はぐらかしの語りが増え、内なる声を聞き、他者へ必要以上の暴力を振るい、楽な姿勢をとるための新たな体勢を熱心に模索する。この模索に対し、モランは思いもかけない快楽、驚異的な楽しみを感じる。「ついには動くことも不可能になったら、それこそ何かにちがいない! それを考えると、私の精神はうっとりしてしまう」。さらには、息子が逃げた後に食糧が尽きて衰弱した後も苦しみの中で異様な満足感を見出し、自分という人間に熱狂し魅入られる。これらの不思議な高まり、崩壊を前にした浮かれ騒ぎには何か揺さぶられる思いがした。

本懐を遂げることなく帰宅したモランの人格は荒廃し、松葉杖を手にしている。モロイを捜索するはずだった彼がモロイに近しい存在となり、語り始める。物語を紡ぐことは著者にとっても魅力的な戯れ、唯一追求すべきものなのだろう。

―――

散歩者AとBが偶然出会うように、モロイとモランは一度だけ邂逅する。

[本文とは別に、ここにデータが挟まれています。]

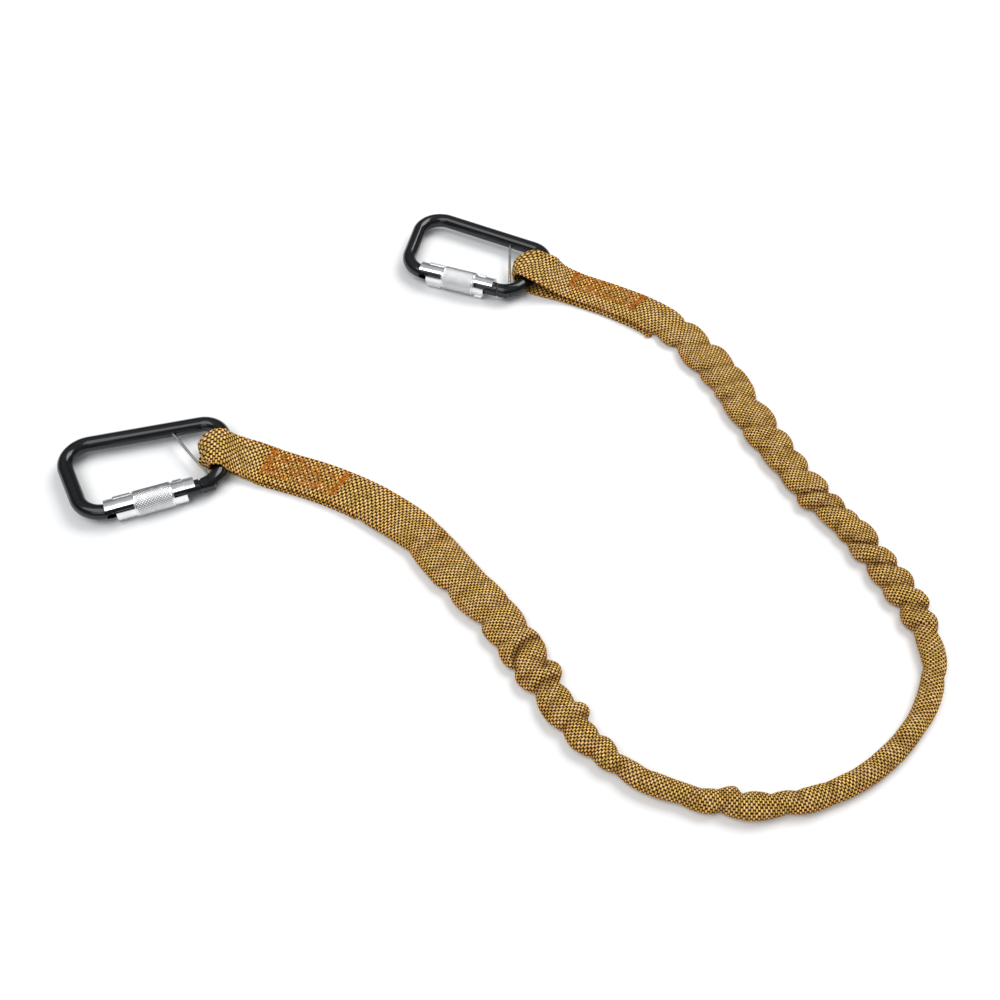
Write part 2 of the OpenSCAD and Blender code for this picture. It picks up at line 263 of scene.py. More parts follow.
# Distance from eye A along the run and half width there; low values are the pulled-in notches
LEFT_EDGE = [
    (0, 13.2), (5, 13.5), (8, 14.6), (15, 15.6), (30, 17), (50, 16.6), (100, 15.8), (130, 15),
    (152, 13.4),
    (185, 13.3), (200, 12.4), (210, 12.9), (221, 11.8), (232, 12.1), (243, 9.7), (254, 12.7),
    (268, 7.6), (275, 12.2), (284, 5.6), (292, 7.8), (300, 6.4), (307, 10.8), (313, 5.6),
    (319, 6.2), (325, 4.6), (331, 7.5), (340, 4.3), (349, 5.4), (358, 5), (374, 5.8), (391, 5.2),
    (400, 6.4), (409, 9.6), (413, 5.3), (421, 7.2), (429, 5), (437, 6.7), (444, 5.5), (452, 6.2),
    (461, 6), (480, 5.6), (530, 5.9), (560, 5.7), (571, 4.5), (588, 7), (598, 6), (606, 10.2),
    (616, 5.5), (624, 11.6), (633, 8.6), (641, 10.8), (653, 4.9), (659, 10), (670, 6.3),
    (675, 8.5), (681, 7.3), (695, 9.2), (702, 8.2), (709, 13.2), (717, 8.4), (724, 10.6),
    (735, 8.2), (750, 10.2), (758, 9), (769, 12.1), (778, 9.4), (794, 12.5), (806, 10.6),
    (812, 11.4), (818, 8.8), (829, 11.8), (837, 9.4), (850, 13.2), (867, 6.7), (877, 11.8),
    (887, 9.6), (898, 13), (930, 12), (960, 12), (976, 13.2), (996, 13)]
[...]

その交錯が劇的変化を呼び込むわけではないが、モランは徐々に、しかし確実にモロイ化していく。
モランが幾つものモロイについて触れたように、人間とは多面的であり、誰もが似ている程度に誰もがモロイに似ている。主体性を剥奪された主人公たち、曖昧な時間や場所、帰着しない物語、これらは戦後の瓦礫の中で生まれたようにも思う。だが結局、これは絶望や希望を取り扱った物語ではない。
闇の中で行われる律動、崩壊の間際で見出す恣意的な快楽、その快が不思議と読み手の深部に沁みていく。